Botryosphaeriales » Botryosphaeriaceae » Diplodia

Diplodia magnoliigena

Diplodia magnoliigena Jayasiri, E.B.G. Jones & K.D. Hyde, sp. nov.

Index Fungorum number: IF555579; Facesoffungi number: FoF05291
Holotype – MFLU 18–2214
Etymology – Referring to the host genus on which the fungus was collected, Magnolia (Magnoliaceae).

Saprobic on cone of Magnolia grandiflora. Sexual morph: Undetermined. Asexual morph: Coelomycetous. Conidiomata 190–210 μm high × 182–212 μm diam. ( av. = 205 × 198 μm; n = 10), solitary, partly immersed, partially erumpent when mature, dark brown to black, more or less globose, with wall composed of two layers; an outer layer of dark brown, thick-walled cells of textura angularis and an inner layer of thin-walled hyaline cells. Ostiole 55–65 μm high (av. = 62 μm; n = 10), central, circular, papillate. Conidiophores absent. Conidiogenous cells 9–15 × 2–3 μm (av. = 13 × 2.5 μm; n = 20), holoblastic, integrated, annellidic, hyaline, cylindrical, smooth, indeterminate, proliferating percurrently to form one or two indistinct annellations. Conidia 26–30 × 12–14 μm (av. = 28 × 12.5 μm; n = 30), hyaline and aseptate at first, becoming dark brown and 1- septate, oblong to ovoid, straight, both ends broadly rounded, smooth, thick-walled.

Culture characters – Conidia germinated on MEA within 24 hr. Colonies growing on MEA reaching 40 mm diam. after 2 weeks at 18oC, with fluffy mycelium, initially white to amber in the centre, after two weeks turning dark amber, white to dark amber, olivaceous with age; reverse submerged mycelium, first yellow, with age dark amber, almost olivaceous, and with age olivaceous center.

Material examined – CHINA, Yunnan Province, Kunming Institute, on fallen cone of Magnolia grandiflora (Magnoliaceae), 15 May 2018, S.C. Jayasiri, C 458 (MFLU 18–2214, holotype), ex-type living culture MFLUCC 18–1554, KUMCC 18–0236.

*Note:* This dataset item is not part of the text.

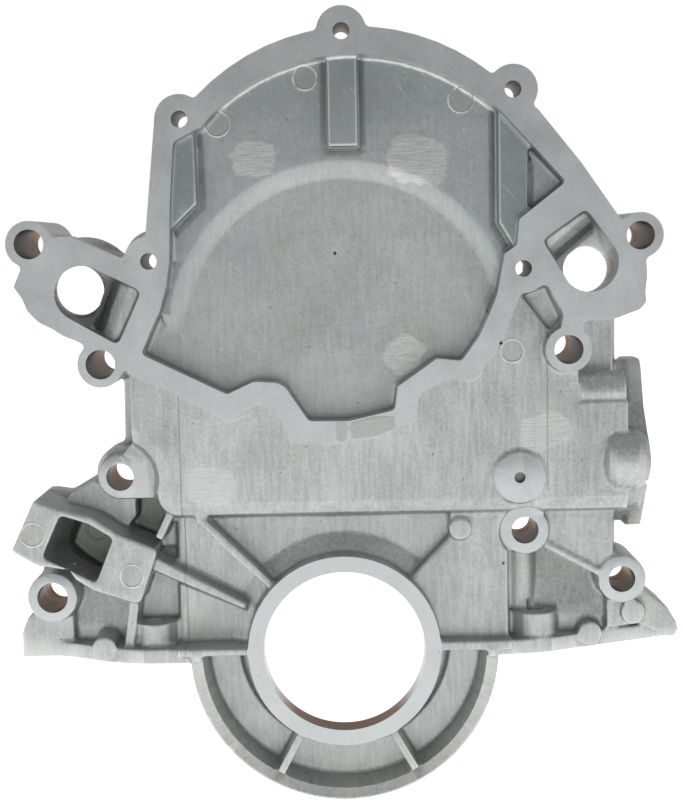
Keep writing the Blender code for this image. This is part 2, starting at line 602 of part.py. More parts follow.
def pump_chamber(hollows, trims):
    """The recess behind the pump: a high floor, and a deeper round one over the camshaft gear."""
    outline = chamber_outline()
    extrude("chamber", outline, CHAMBER_FLOOR, PUMP_FACE + CUT_PAST, hollows)
    deep = extrude("chamber_deep", outline, DOME_FLOOR, CHAMBER_FLOOR + 1, hollows)
    section = [(0.0, DOME_FLOOR - 1), (0.0, PUMP_FACE), (DOME_RADIUS + DOME_SLOPE, PUMP_FACE),
               (DOME_RADIUS + DOME_SLOPE, CHAMBER_FLOOR), (DOME_RADIUS, DOME_FLOOR), (DOME_RADIUS, DOME_FLOOR - 1)]
    dome = turned("dome_bounds", ARCH_CENTRE, section, trims)
    low = box("dome_lower", (-95, DOME_FLOOR - 2, 90), (95, PUMP_FACE + 1, 156), trims)
    combine(dome, "UNION", low)
    combine(deep, "INTERSECT", dome)
    channel = rounded([(88.2, 156.4, 1), (77.6, 152.6, 1), (89.4, 137.0, 1), (94.4, 142.3, 1)])
    extrude("arm_channel", channel, CASE_FACE - 2.5, PUMP_FACE + CUT_PAST, hollows)


def chain_cavity(hollows):
    """The open back of the casting."""
    back = BLOCK_FACE - CUT_PAST
    left = CASE_LEFT + WALL
    right = CAVITY_RIGHT
    bottom = CASE_BOTTOM + WALL
    corner = BOLTS["case_left"][0]
    bend = arc(corner, 21.0, 55, -25)
    low = [(-PAN_GAP, PAN_FACE - 3), (-PAN_GAP, 4.0), (-64.0, 12.0), (-64.0, 52.0)] + bend[::-1]
    low += [(left, 96.0), (left, 118.0), (-66.0, 136.0), (66.0, 136.0), (78.0, 117.0), (right, 107.0),
            (right, bottom), (66.0, bottom), (66.0, 12.0), (PAN_GAP, 4.0), (PAN_GAP, PAN_FACE - 3)]
    extrude("cavity", low, back, PLATE_FLOOR - WALL, hollows)
    boss("cavity_arch", ARCH_CENTRE, 2 * (ARCH_RADIUS - WALL - 1), back, DOME_FLOOR - WALL, hollows, 64)
    high = bend[::-1] + [(left, 96.0), (left, 114.0), (-68.0, 106.0), (-46.0, 95.0), (-34.0, 100.0), (-26.0, 88.0),
                         (-4.0, 85.0), (28.0, 93.0), (40.0, 108.0), (60.0, 110.0), (74.0, 112.0), (84.0, 107.0),
                         (right, 104.0), (right, bottom), (-66.0, bottom)]
    extrude("cavity_case", high, BRACKET_STEP, CASE_FACE - WALL, hollows)


def bracket_pocket(hollows):
    """The deep pocket in the middle of the bracket."""
    corners = [(-122.2, 61.0, 1.5), (-109.7, 56.9), (-99.4, 50.4, 1.5), (-107.4, 30.9, 1.5), (-115.6, 36.4),
               (-119.0, 40.2), (-130.8, 42.4, 1.5)]
    shifts = [6.5, 0.0, 0.0, 0.0, 0.0, 1.0, 8.0]
    floor = [(x + shift, *rest) for (x, *rest), shift in zip(corners, shifts)]
    loft("bracket_pocket", rounded(corners), RIB_FACE + 1, rounded(floor), FLANGE_FACE - 2, hollows)


def coolant_ports(hollows):
    """Each port starts as a long opening and slopes down to a round hole in the block face."""
    left = rounded(arc((-106.5, 156.5), 11.8, 60, 245) + [(-92.0, 134.6, 2), (-81.4, 157.2, 2)])
    right = rounded(arc((105.3, 165.7), 12.2, -135, 30) + [(103.6, 188.4, 2), (85.2, 175.6, 2)])
    for name, opening in (("left", left), ("right", right)):
        centre, hole = PORTS[name]
        throat = arc(centre, hole / 2, 0, 342)
        loft("port_" + name, opening, PUMP_FACE + 1, throat, PORT_THROAT, hollows)
        boss("port_hole_" + name, centre, hole, BLOCK_FACE - CUT_PAST, PORT_THROAT + 2, hollows, 40)


def chamber_pads(details):
    """The raised pads on the high floor of the recess."""
    pads = {
        "pad_top": [(-2.7, 254.0), (9.5, 254.0), (9.5, 215.8), (-2.7, 215.8)],
        "pad_left": [(-68.0, 220.0), (-58.7, 222.0), (-58.2, 193.1), (-70.0, 182.0)],
        "pad_right": [(68.0, 231.0), (80.5, 218.0), (80.0, 187.1), (76.0, 184.0), (76.0, 175.0), (73.1, 174.3),
                      (68.0, 182.8)],
    }
    for name, outline in pads.items():
        extrude(name, outline, CHAMBER_FLOOR - 2, PAD_FACE, details)


def drilled_holes(machining):
    """Bolt holes, tapped holes, the seal bore and the fuel pump opening."""
    for name, (centre, _, hole, face) in BOLTS.items():
        boss("hole_" + name, centre, hole, BLOCK_FACE - CUT_PAST, face + CUT_PAST, machining, 24)
    for name, centre in PUMP_TABS.items():
        boss("tap_" + name, centre, TAB_HOLE, FOOT_FACE - 4, PUMP_FACE + CUT_PAST, machining, 16)
    boss("seal_bore", (0, 0), SEAL_BORE, COLLAR_FACE - SEAL_LAND - 1, COLLAR_FACE + CUT_PAST, machining, 64)
    slinger_back = PLATE_FLOOR - WALL - 2
    boss("slinger_bore", (0, 0), SLINGER_BORE, slinger_back, COLLAR_FACE - SEAL_LAND, machining, 64)
    boss("gauge_hole", (76.5, 74.4), 4.8, CASE_FACE - 3, DISC_FACE + CUT_PAST, machining, 12)
    (low, foot), (high, head) = FUEL_WINDOW
    window = rounded([(low, foot, 12), (low, head, 12), (high, head, 12), (high, foot, 12)])
    extrude("fuel_window", window, CAVITY_RIGHT - 6, FUEL_FACE + CUT_PAST, machining, axis="X")
    for depth, height in FUEL_BOLTS:
        start = (FUEL_FACE - FUEL_TAP_DEPTH, depth, height)
        round_bar("fuel_tap", start, (FUEL_FACE + CUT_PAST, depth, height), FUEL_TAP / 2, machining, segments=16)
    for x, depth, _, top in PAN_PADS:
        start = (x, depth, PAN_FACE - CUT_PAST)
        round_bar("pan_tap", start, (x, depth, top + CUT_PAST), PAN_TAP / 2, machining, segments=16)


def milled_faces(machining):
    """The flat faces cut after casting: block, pump, oil pan, fuel pump and one spot face."""
    reach = ORIGIN_HEIGHT
    high = 2 * ORIGIN_HEIGHT
    box("mill_block", (-reach, BLOCK_FACE - PUMP_FACE, -reach), (reach, BLOCK_FACE, high), machining)
    box("mill_pump", (-reach, PUMP_FACE, -reach), (reach, 2 * PUMP_FACE, high), machining)
    edge = SKIRT_RADIUS + 0.2
    box("mill_pan_left", (-reach, -5, PAN_FACE - 20), (-edge, 60, PAN_FACE), machining)
    box("mill_pan_right", (edge, -5, PAN_FACE - 20), (reach, 60, PAN_FACE), machining)
    box("mill_fuel", (FUEL_FACE, -5, 40), (FUEL_FACE + 2 * CUT_PAST, 45, 130), machining)
    centre, diameter, _, face = BOLTS["case_right"]
    boss("spot_face", centre, diameter + 2, face, PUMP_FACE + CUT_PAST, machining)


def cast_aluminium():
    material = bpy.data.materials.new("die_cast_aluminium")
    material.use_nodes = True
    shader = material.node_tree.nodes["Principled BSDF"]
    shader.inputs["Base Color"].default_value = (0.47, 0.48, 0.48, 1)
    shader.inputs["Metallic"].default_value = 1.0
    shader.inputs["Roughness"].default_value = 0.45
    return material


def build():
    clear_scene()
    parts = new_collection(NAME)
    forms = new_collection("forms")
    hollows = new_collection("hollows")
    details = new_collection("details")
    machining = new_collection("machining")
    trims = new_collection("trims")

    rear_flange(forms)
    pump_flange(forms)
    bolt_bosses(forms)
    coolant_arms(forms)
    chain_case(forms, trims)
    lower_plate(forms)
    pan_skirt(forms, trims)
    pan_rail(forms)
    corner_feet(forms)
    corner_floors(forms)
    timing_bracket(forms)
    front_ribs(forms)
    fuel_pump_pad(forms)
    collar = seal_collar(forms, trims)

    pump_chamber(hollows, trims)
    chain_cavity(hollows)
    bracket_pocket(hollows)
    coolant_ports(hollows)
    tab_reliefs(hollows)

    chamber_pads(details)
    drilled_holes(machining)
    milled_faces(machining)

    forms.objects.unlink(collar)
    parts.objects.link(collar)
    casting = collar
    casting.name = NAME
    casting.hide_render = False
    casting.display_type = "TEXTURED"
    combine(casting, "UNION", forms)
    combine(casting, "DIFFERENCE", hollows)
    combine(casting, "UNION", details)
    combine(casting, "DIFFERENCE", machining)
    seams = casting.modifiers.new("seams", "WELD")
    seams.merge_threshold = 0.00003
    casting.data.materials.append(cast_aluminium())
    for collection in (parts, forms, hollows, details, machining, trims):
        for obj in collection.objects:
            obj.data.transform(Matrix.Translation((0, 0, -ORIGIN_HEIGHT * MM)))


build()
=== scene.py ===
import math

import bmesh
import bpy
import numpy as np
from mathutils import Matrix, Vector


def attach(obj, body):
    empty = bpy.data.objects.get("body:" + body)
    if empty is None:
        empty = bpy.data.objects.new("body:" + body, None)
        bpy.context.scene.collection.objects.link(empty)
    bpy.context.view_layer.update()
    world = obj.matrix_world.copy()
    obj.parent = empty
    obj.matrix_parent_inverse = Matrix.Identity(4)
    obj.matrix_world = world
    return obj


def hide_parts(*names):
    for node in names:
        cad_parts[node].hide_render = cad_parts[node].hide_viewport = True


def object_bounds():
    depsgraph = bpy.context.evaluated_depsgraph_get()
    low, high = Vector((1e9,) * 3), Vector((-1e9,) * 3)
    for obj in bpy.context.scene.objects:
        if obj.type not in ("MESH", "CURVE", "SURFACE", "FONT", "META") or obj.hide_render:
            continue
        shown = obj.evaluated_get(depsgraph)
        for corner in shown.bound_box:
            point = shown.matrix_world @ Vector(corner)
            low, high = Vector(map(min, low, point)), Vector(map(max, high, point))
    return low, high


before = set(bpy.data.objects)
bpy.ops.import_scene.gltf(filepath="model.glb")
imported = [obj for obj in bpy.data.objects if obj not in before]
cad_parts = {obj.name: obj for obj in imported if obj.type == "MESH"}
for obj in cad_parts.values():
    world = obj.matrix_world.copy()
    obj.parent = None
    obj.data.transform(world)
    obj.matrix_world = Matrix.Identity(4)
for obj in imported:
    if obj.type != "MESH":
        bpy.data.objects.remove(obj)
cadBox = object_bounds()

mm = 0.001
crankBelowOrigin = 211.0  # mm from the frame's origin down to the crank axis


def place(x, depth, z):
    # x and z from the crank axis, depth in front of the block face, all in mm
    return Vector((x * mm, -depth * mm, (z - crankBelowOrigin) * mm))


def hexToLinear(code):
    channels = [int(code[i:i + 2], 16) / 255 for i in (1, 3, 5)]
    return tuple(c / 12.92 if c <= 0.04045 else ((c + 0.055) / 1.055) ** 2.4 for c in channels) + (1.0,)


print("cast cover: solid with its milling allowance")

castCover = {
    "voxel": 0.5,          # mm, how fine the cast skin is
    "fillet": 0.9,         # mm, radius in the inside corners
    "smoothing": 2,        # passes that round the outer edges
    "allowance": 2.0,      # mm of metal that the milling takes off
    "triangles": 176000,
    "domeCentre": (2.0, 136.0),
    "domeSlope": (66.0, 75.0),     # mm, where the recess steps down from its high floor
    "domeDepths": (37.0, 40.0),
    "moatWidth": 4.0,      # mm, the soft ditch around each pad
    "moatDepth": 1.1,
}

# bolt holes: place, diameter, depth of the face, diameter of the boss
boltHoles = [
    ((-128.4, 177.6), 12.4, 50.0, 19.6), ((-100.3, 126.8), 12.4, 50.0, 19.4), ((96.6, 129.4), 12.2, 50.0, 19.4),
    ((126.6, 176.6), 11.8, 50.0, 19.2), ((-96.7, 75.9), 12.0, 31.0, 19.4), ((79.8, 49.4), 11.8, 33.0, 21.2),
    ((122.6, 26.4), 11.6, 31.0, 21.2), ((-128.3, 22.7), 13.4, 31.0, 22.0),
]
pumpTaps = [(3.4, 262.3), (-64.1, 227.8), (73.8, 237.4), (-78.7, 169.6), (77.8, 163.7)]
fuelTaps = [(12.5, 111.5), (12.5, 57.0)]             # depth, z
panTaps = [(-83.1, 28.5, 11.2), (85.0, 23.5, 12.1)]  # x, depth, z of the blind end
tapDrill, panDrill, sealBore = 6.9, 7.4, 70.0        # mm across
coreMargin = 0.8                                     # mm that a core stands outside its hole
gaugeDisc = ((76.5, 74.4), 22.4, 43.5, 4.8)          # place, diameter, depth of the face, diameter of the hole
# coolant ports: middle of the round hole, middle of the far edge, radius of the hole
ports = [((-115.6, 157.0), (-86.7, 145.9), 11.2), ((110.9, 162.0), (94.4, 182.0), 10.4)]
levels = {"block": 0.0, "pump": 50.0, "collar": 45.0, "pan": -5.0, "fuel": 133.0}
chamberArc = ((7.5, 166.6), 86.3)
padOutlines = [
    [(-2.7, 254.0), (9.5, 254.0), (9.5, 215.8), (-2.7, 215.8)],
    [(-68.0, 220.0), (-58.7, 222.0), (-58.2, 193.1), (-70.0, 182.0)],
    [(68.0, 231.0), (80.5, 218.0), (80.0, 187.1), (76.0, 184.0), (76.0, 175.0), (73.1, 174.3), (68.0, 182.8)],
]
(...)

GenBank numbers – SSU: MK347915, ITS: MK347807, LSU: MK348026, tub2: MK412873

NotesDiplodia magnoliigena groups sister to D. mutila and Diplodia pyri with high support (Fig. 112) but differs morphologically (Fig. 113) from the latter by having dark brown, 1- septate, longer conidia and the conidiomatal wall consists of two layers. Diplodia mutila is characterized by short conidia, which are rarely pale brown, and a three-layered peridium (Phillips et al. 2013). In addition, these two species can be distinguished by 13 (4.1) and 7 (1.8%) base pair differences in tef1 and tub2 gene regions respectively. Confirmed hosts for the D. mutila are Chamaecyparis lawsoniana, Fraxinus, Malus, Populus, Taxus baccata and Vitis vinifera (Phillips et al. 2013) together with a recent record on Juglans regia (Díaz et al. 2018).